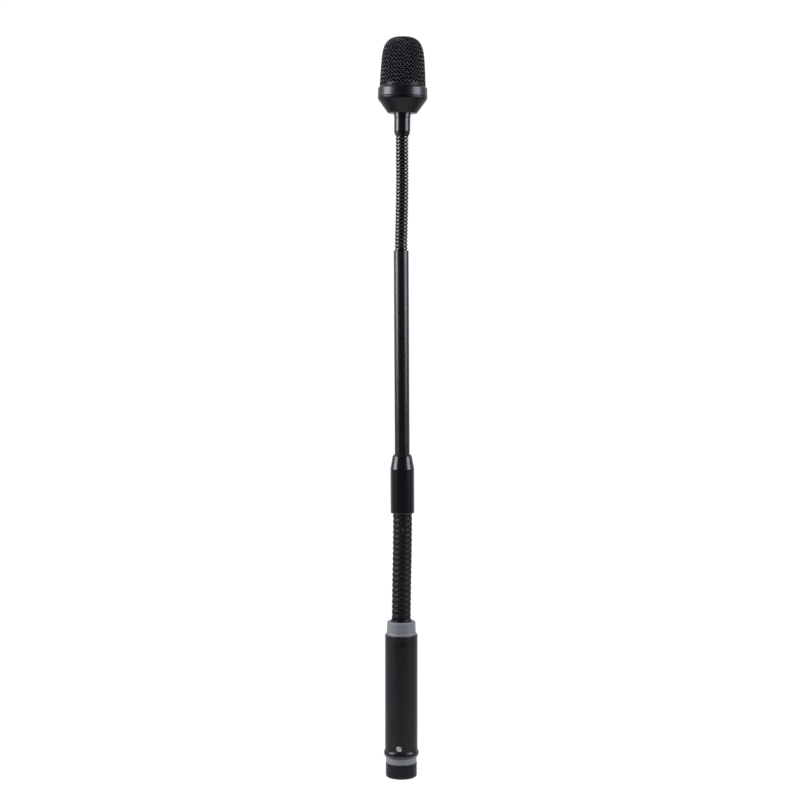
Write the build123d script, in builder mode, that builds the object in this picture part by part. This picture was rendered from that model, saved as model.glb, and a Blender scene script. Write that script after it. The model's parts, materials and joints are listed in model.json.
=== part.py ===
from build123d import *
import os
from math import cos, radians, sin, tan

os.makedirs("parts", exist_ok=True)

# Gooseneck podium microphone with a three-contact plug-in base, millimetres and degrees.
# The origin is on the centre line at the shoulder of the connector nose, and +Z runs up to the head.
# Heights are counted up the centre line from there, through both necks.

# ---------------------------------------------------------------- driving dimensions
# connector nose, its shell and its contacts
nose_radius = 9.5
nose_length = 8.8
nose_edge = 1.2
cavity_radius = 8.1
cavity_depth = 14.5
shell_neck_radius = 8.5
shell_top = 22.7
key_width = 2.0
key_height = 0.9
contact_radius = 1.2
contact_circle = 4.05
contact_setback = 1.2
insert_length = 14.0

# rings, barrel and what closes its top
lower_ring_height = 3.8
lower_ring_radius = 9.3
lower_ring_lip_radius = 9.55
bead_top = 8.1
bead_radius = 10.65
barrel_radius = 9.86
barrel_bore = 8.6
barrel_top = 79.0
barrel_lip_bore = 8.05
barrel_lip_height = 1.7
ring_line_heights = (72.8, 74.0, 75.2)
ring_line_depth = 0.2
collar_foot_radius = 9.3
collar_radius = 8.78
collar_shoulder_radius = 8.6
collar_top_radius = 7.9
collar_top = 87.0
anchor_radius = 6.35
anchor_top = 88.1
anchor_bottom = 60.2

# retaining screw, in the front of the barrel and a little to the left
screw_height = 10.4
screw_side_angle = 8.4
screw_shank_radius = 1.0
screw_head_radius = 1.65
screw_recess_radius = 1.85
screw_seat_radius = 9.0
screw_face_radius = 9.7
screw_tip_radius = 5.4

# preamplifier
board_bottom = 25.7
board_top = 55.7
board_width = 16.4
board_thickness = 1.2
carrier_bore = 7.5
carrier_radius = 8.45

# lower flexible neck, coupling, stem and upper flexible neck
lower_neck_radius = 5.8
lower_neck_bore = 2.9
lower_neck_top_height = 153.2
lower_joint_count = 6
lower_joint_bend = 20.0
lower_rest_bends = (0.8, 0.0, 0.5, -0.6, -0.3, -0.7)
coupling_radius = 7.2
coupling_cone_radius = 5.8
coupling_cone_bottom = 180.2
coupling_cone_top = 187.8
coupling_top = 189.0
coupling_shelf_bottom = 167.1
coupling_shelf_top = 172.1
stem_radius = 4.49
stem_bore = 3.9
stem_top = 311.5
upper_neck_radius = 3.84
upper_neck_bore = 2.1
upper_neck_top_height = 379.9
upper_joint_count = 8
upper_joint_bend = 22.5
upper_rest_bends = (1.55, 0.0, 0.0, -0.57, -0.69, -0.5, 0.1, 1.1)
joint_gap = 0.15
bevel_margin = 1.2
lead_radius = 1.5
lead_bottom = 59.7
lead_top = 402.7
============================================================
_What is being asked:_ Output all of the data again. Match it exactly.

_Complete answer:_
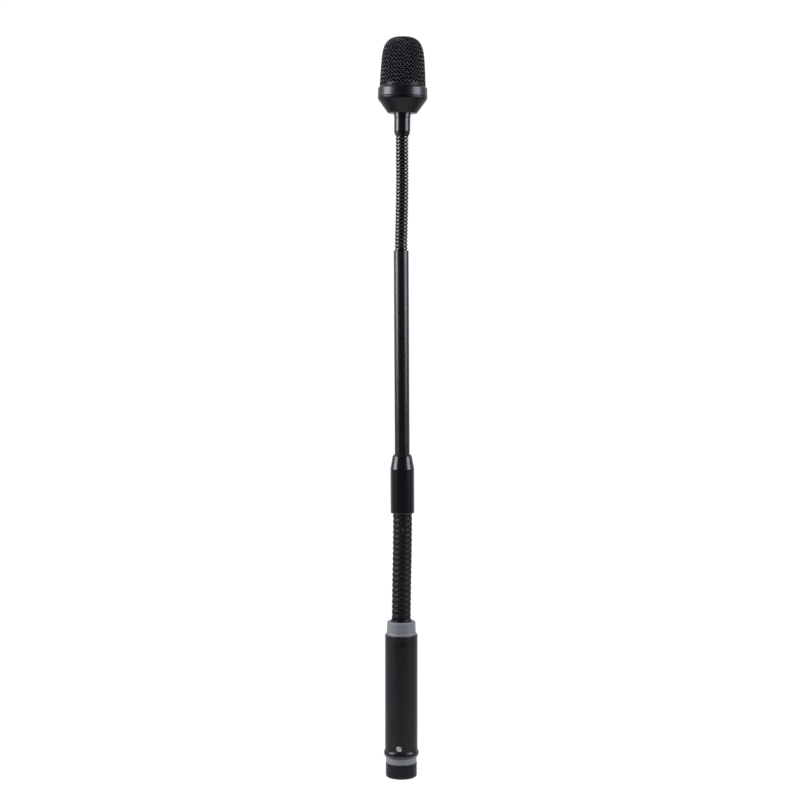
Write the build123d script, in builder mode, that builds the object in this picture part by part. This picture was rendered from that model, saved as model.glb, and a Blender scene script. Write that script after it. The model's parts, materials and joints are listed in model.json.
=== part.py ===
from build123d import *
import os
from math import cos, radians, sin, tan

os.makedirs("parts", exist_ok=True)

# Gooseneck podium microphone with a three-contact plug-in base, millimetres and degrees.
# The origin is on the centre line at the shoulder of the connector nose, and +Z runs up to the head.
# Heights are counted up the centre line from there, through both necks.

# ---------------------------------------------------------------- driving dimensions
# connector nose, its shell and its contacts
nose_radius = 9.5
nose_length = 8.8
nose_edge = 1.2
cavity_radius = 8.1
cavity_depth = 14.5
shell_neck_radius = 8.5
shell_top = 22.7
key_width = 2.0
key_height = 0.9
contact_radius = 1.2
contact_circle = 4.05
contact_setback = 1.2
insert_length = 14.0

# rings, barrel and what closes its top
lower_ring_height = 3.8
lower_ring_radius = 9.3
lower_ring_lip_radius = 9.55
bead_top = 8.1
bead_radius = 10.65
barrel_radius = 9.86
barrel_bore = 8.6
barrel_top = 79.0
barrel_lip_bore = 8.05
barrel_lip_height = 1.7
ring_line_heights = (72.8, 74.0, 75.2)
ring_line_depth = 0.2
collar_foot_radius = 9.3
collar_radius = 8.78
collar_shoulder_radius = 8.6
collar_top_radius = 7.9
collar_top = 87.0
anchor_radius = 6.35
anchor_top = 88.1
anchor_bottom = 60.2

# retaining screw, in the front of the barrel and a little to the left
screw_height = 10.4
screw_side_angle = 8.4
screw_shank_radius = 1.0
screw_head_radius = 1.65
screw_recess_radius = 1.85
screw_seat_radius = 9.0
screw_face_radius = 9.7
screw_tip_radius = 5.4

# preamplifier
board_bottom = 25.7
board_top = 55.7
board_width = 16.4
board_thickness = 1.2
carrier_bore = 7.5
carrier_radius = 8.45

# lower flexible neck, coupling, stem and upper flexible neck
lower_neck_radius = 5.8
lower_neck_bore = 2.9
lower_neck_top_height = 153.2
lower_joint_count = 6
lower_joint_bend = 20.0
lower_rest_bends = (0.8, 0.0, 0.5, -0.6, -0.3, -0.7)
coupling_radius = 7.2
coupling_cone_radius = 5.8
coupling_cone_bottom = 180.2
coupling_cone_top = 187.8
coupling_top = 189.0
coupling_shelf_bottom = 167.1
coupling_shelf_top = 172.1
stem_radius = 4.49
stem_bore = 3.9
stem_top = 311.5
upper_neck_radius = 3.84
upper_neck_bore = 2.1
upper_neck_top_height = 379.9
upper_joint_count = 8
upper_joint_bend = 22.5
upper_rest_bends = (1.55, 0.0, 0.0, -0.57, -0.69, -0.5, 0.1, 1.1)
joint_gap = 0.15
bevel_margin = 1.2
lead_radius = 1.5
lead_bottom = 59.7
lead_top = 402.7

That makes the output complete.